_WHAT IS BEING ASKED_: Set down the material once more, exactly as it appears.

_RAW DATA_:
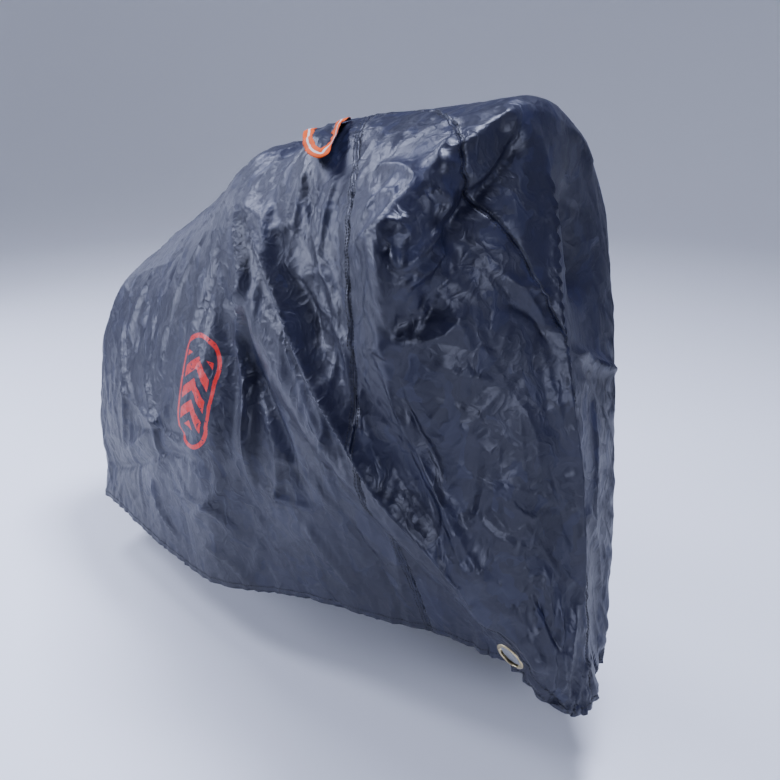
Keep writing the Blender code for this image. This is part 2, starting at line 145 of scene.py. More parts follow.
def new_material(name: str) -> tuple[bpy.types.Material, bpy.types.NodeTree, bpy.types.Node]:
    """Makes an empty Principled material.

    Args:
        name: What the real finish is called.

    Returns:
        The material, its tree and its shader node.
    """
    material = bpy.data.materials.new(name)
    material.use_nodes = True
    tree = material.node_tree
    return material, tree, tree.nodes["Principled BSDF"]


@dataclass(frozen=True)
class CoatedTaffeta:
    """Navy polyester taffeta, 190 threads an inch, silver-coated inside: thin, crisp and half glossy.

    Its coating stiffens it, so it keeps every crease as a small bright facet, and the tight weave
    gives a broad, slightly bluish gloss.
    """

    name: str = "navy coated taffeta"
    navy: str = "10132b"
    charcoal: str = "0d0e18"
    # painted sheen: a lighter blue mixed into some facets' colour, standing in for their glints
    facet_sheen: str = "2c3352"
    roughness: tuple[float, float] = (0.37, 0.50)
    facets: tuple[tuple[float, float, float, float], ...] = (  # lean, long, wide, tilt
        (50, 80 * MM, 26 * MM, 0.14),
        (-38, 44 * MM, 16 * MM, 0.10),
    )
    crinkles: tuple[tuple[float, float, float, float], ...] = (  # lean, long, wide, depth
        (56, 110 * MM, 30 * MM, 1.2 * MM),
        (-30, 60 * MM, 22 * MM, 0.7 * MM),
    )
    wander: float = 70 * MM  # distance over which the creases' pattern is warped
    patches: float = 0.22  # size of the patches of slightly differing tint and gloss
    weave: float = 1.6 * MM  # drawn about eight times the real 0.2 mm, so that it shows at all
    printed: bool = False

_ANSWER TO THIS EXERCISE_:
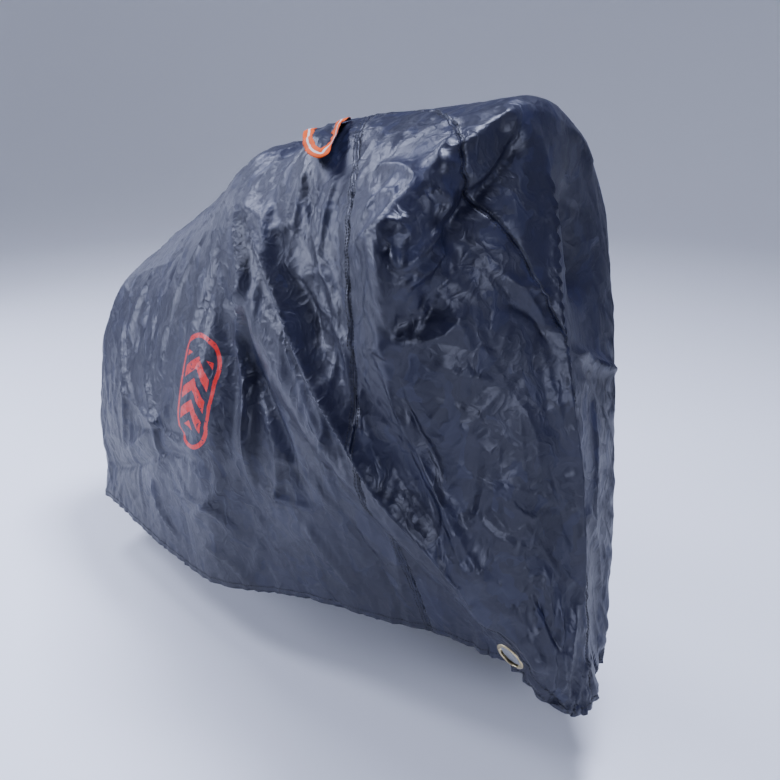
Keep writing the Blender code for this image. This is part 2, starting at line 145 of scene.py. More parts follow.
def new_material(name: str) -> tuple[bpy.types.Material, bpy.types.NodeTree, bpy.types.Node]:
    """Makes an empty Principled material.

    Args:
        name: What the real finish is called.

    Returns:
        The material, its tree and its shader node.
    """
    material = bpy.data.materials.new(name)
    material.use_nodes = True
    tree = material.node_tree
    return material, tree, tree.nodes["Principled BSDF"]


@dataclass(frozen=True)
class CoatedTaffeta:
    """Navy polyester taffeta, 190 threads an inch, silver-coated inside: thin, crisp and half glossy.

    Its coating stiffens it, so it keeps every crease as a small bright facet, and the tight weave
    gives a broad, slightly bluish gloss.
    """

    name: str = "navy coated taffeta"
    navy: str = "10132b"
    charcoal: str = "0d0e18"
    # painted sheen: a lighter blue mixed into some facets' colour, standing in for their glints
    facet_sheen: str = "2c3352"
    roughness: tuple[float, float] = (0.37, 0.50)
    facets: tuple[tuple[float, float, float, float], ...] = (  # lean, long, wide, tilt
        (50, 80 * MM, 26 * MM, 0.14),
        (-38, 44 * MM, 16 * MM, 0.10),
    )
    crinkles: tuple[tuple[float, float, float, float], ...] = (  # lean, long, wide, depth
        (56, 110 * MM, 30 * MM, 1.2 * MM),
        (-30, 60 * MM, 22 * MM, 0.7 * MM),
    )
    wander: float = 70 * MM  # distance over which the creases' pattern is warped
    patches: float = 0.22  # size of the patches of slightly differing tint and gloss
    weave: float = 1.6 * MM  # drawn about eight times the real 0.2 mm, so that it shows at all
    printed: bool = False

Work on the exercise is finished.